Première application de cette débauche technologique : la validation du processus de généralisation de la vidéosurveillance, que le texte couvre du doux nom de « vidéoprotection », avec le triplement annoncé du nombre de caméras dans les rues pour atteindre 60 000 d’ici à 2012. Si, sur cet aspect, cette nouvelle loi n’invente rien et se contente de marquer le trait, elle réserve du nouveau, bien plus grave encore, du point de vue des associations et syndicats attachés aux libertés publiques : la possibilité offerte aux établissements privés de placer des caméras surveillant la voie publique, une disposition jusqu’ici limitée aux bâtiments exposés à des actes de terrorisme. Concrètement, cette disposition permettra donc à n’importe quel débitant de tabac, n’importe quelle banque ou n’importe quel fleuriste, de surveiller les allées et venues sur le trottoir.
Autre utilisation des caméras : la généralisation de la visioconférence dans les tribunaux. L’objectif : diminuer les déplacements de prévenus (et donc les policiers qui y sont dédiés). Il y a un an, les magistrats recevaient de leur ministre de tutelle l’ordre de limiter de 5 % les extractions judiciaires en recourant de façon plus systématique à la visioconférence pour auditionner les détenus. Une disposition qui peut se comprendre «dans certains cas, quand un prévenu est en Corse et que son juge est à Lille par exemple», détaille Matthieu Bonduelle, secrétaire général du Syndicat de la magistrature. Aujourd’hui pourtant, les visioconférences se généralisent «même quand la maison d’arrêt n’est qu’à une demi-heure du tribunal». «Énorme problème», soulevé par le syndicaliste qui est également juge d’instruction, l’utilisation de ce système entraîne une «déshumanisation de la justice» : «ce n’est pas la même chose de s’entretenir avec quelqu’un qui est en face de vous, juger à distance peut avoir des effets déresponsabilisants pour le juge, dans la mesure ou l’écran provoque une mise à distance de la souffrance. »

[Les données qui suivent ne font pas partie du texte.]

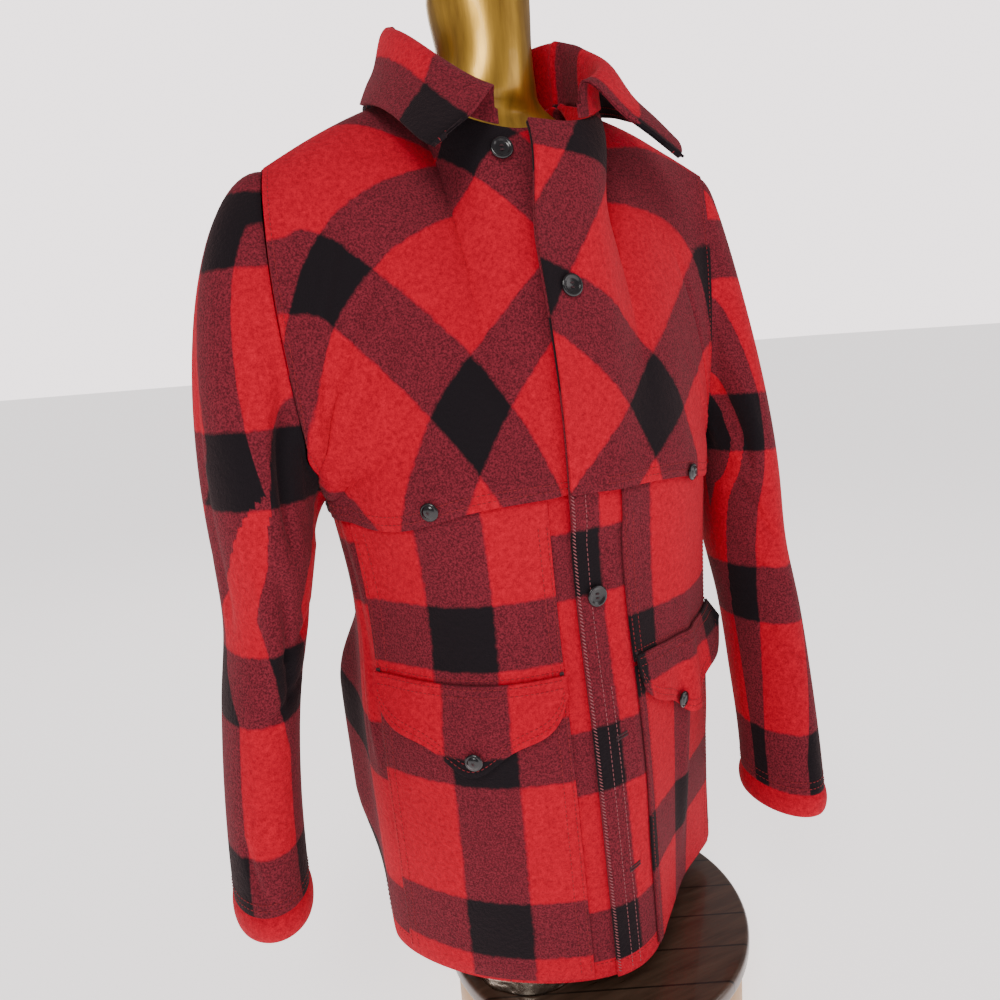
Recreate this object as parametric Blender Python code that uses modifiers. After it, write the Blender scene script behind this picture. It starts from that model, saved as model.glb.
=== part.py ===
"""A heavy wool coat with a double bias yoke and patch pockets, worn by a limbless dress form on a round stand.

Metres, Z up. The coat faces -Y, the wearer's left is +X, and the origin is on the stand's underside, below
the coat's centre line.
Every panel is a grid of points on one body surface, moved out by whole layers of cloth where pieces lie on
each other. Across runs from 0 at the centre line to 1 at the side or armhole. Up runs from 0 at the hem to 1
at the underarm and to 2 at the neck and shoulder seams.
"""
import functools
import math

import bmesh
import bpy
import numpy as np
from mathutils import Matrix, Vector

OBJECT_NAME = "wool_coat_on_dress_form"

# cloth
WALL = 0.0024
AIR = 0.0008
LAYER = WALL + AIR
SEAM = 0.0003
PANEL_REACH = 0.40
PANEL_RISE = 0.30

# stand
DRUM_RADIUS = 0.156
DRUM_HEIGHT = 0.0817
TOP_RADIUS = 0.164
TOP_THICKNESS = 0.018
STAND_X = 0.037
STAND_Y = -0.0215
STAND_TOP = 0.100

# heights of the coat
HEM = 0.132
UNDERARM = 0.600
YOKE_EDGE = 0.583
YOKE_FRONT_LIFT = 0.010
YOKE_DIP_RIGHT = 0.019
YOKE_DIP_LEFT = 0.014
BACK_HEM_RISE_RIGHT = 0.100
BACK_HEM_RISE = 0.045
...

Autre stade franchi par le texte : le recours et l’utilisation des fichiers. L’idée : interconnecter les différents fichiers existants — dont l’existence et le fonctionnement sont de fait validé. «On va vers une généralisation du fichage : les fichiers génétiques par exemple, contiennent déjà, et pour vingt-cinq ans, 800 000 suspects sur un million de données», précise Matthieu Bonduelle. Autre mesure high-tech, et pas des moindres, l’installation de «mouchards» au domicile de particuliers pour surveiller les mouvements sur leurs ordinateurs. Simple transposition des écoutes téléphoniques au domaine informatique, justifie Éric Ciotti, rapporteur du projet de loi.